Using the records that follow, copy every line containing the word "with".

▶ **Records**
↓↓↓

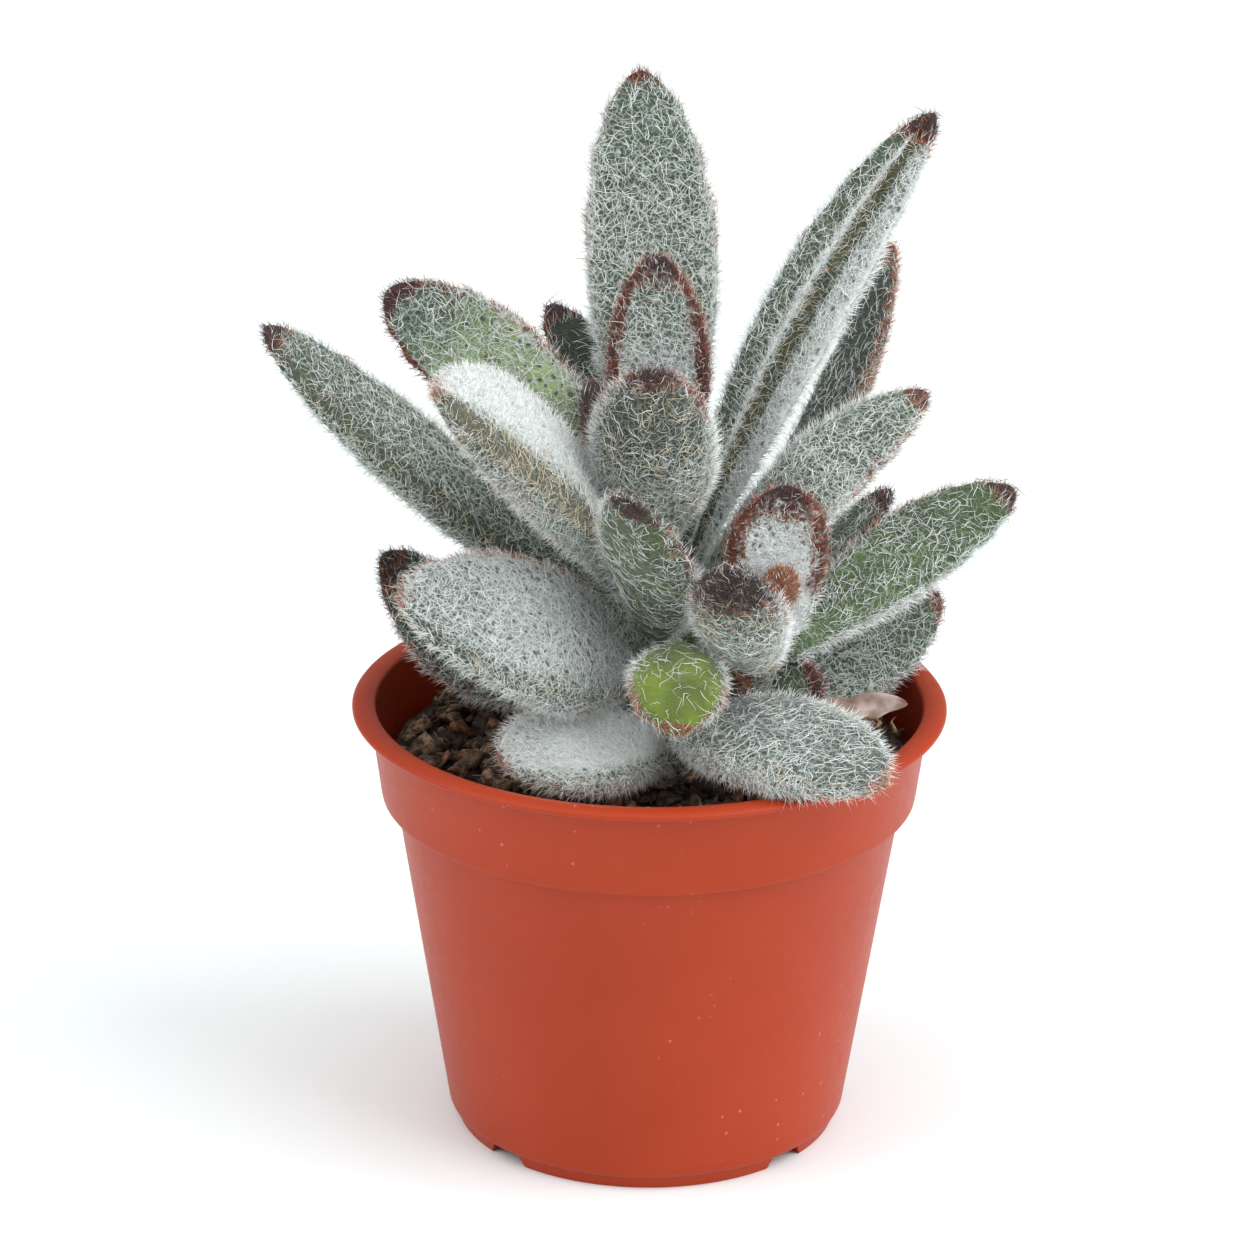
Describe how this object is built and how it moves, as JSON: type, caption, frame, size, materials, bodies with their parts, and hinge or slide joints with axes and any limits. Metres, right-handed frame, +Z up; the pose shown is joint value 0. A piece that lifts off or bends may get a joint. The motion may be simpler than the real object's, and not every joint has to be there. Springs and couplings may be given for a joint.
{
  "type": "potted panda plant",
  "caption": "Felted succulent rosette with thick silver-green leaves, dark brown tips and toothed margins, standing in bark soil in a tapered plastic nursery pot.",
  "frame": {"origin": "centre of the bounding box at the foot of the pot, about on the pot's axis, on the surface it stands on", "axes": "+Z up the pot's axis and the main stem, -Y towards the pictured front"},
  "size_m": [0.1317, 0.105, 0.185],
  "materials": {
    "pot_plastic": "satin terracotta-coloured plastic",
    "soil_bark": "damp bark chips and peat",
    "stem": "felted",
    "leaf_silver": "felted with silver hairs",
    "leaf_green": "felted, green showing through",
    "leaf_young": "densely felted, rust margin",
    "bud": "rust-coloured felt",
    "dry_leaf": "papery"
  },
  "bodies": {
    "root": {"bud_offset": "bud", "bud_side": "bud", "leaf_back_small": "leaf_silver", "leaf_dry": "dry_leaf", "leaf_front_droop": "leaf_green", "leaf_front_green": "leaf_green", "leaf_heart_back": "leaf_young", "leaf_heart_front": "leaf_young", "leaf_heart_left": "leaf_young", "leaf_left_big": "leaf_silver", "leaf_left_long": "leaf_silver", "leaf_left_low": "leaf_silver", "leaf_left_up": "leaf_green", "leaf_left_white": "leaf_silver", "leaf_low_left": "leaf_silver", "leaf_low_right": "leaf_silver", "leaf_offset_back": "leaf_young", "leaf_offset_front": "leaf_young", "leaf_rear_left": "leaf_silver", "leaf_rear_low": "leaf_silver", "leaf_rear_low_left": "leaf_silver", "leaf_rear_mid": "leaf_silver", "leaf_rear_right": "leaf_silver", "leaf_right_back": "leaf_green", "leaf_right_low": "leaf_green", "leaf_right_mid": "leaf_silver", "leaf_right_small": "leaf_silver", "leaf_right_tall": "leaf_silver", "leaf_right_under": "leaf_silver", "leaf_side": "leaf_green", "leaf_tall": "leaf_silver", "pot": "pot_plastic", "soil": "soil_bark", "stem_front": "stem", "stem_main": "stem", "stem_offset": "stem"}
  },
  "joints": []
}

↑↑↑
↓↓↓

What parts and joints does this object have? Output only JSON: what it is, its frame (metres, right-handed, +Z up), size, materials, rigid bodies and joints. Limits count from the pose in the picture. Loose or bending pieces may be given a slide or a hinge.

↑↑↑

▶ **Answer to the exercise**
Describe how this object is built and how it moves, as JSON: type, caption, frame, size, materials, bodies with their parts, and hinge or slide joints with axes and any limits. Metres, right-handed frame, +Z up; the pose shown is joint value 0. A piece that lifts off or bends may get a joint. The motion may be simpler than the real object's, and not every joint has to be there. Springs and couplings may be given for a joint.
  "caption": "Felted succulent rosette with thick silver-green leaves, dark brown tips and toothed margins, standing in bark soil in a tapered plastic nursery pot.",
    "leaf_silver": "felted with silver hairs",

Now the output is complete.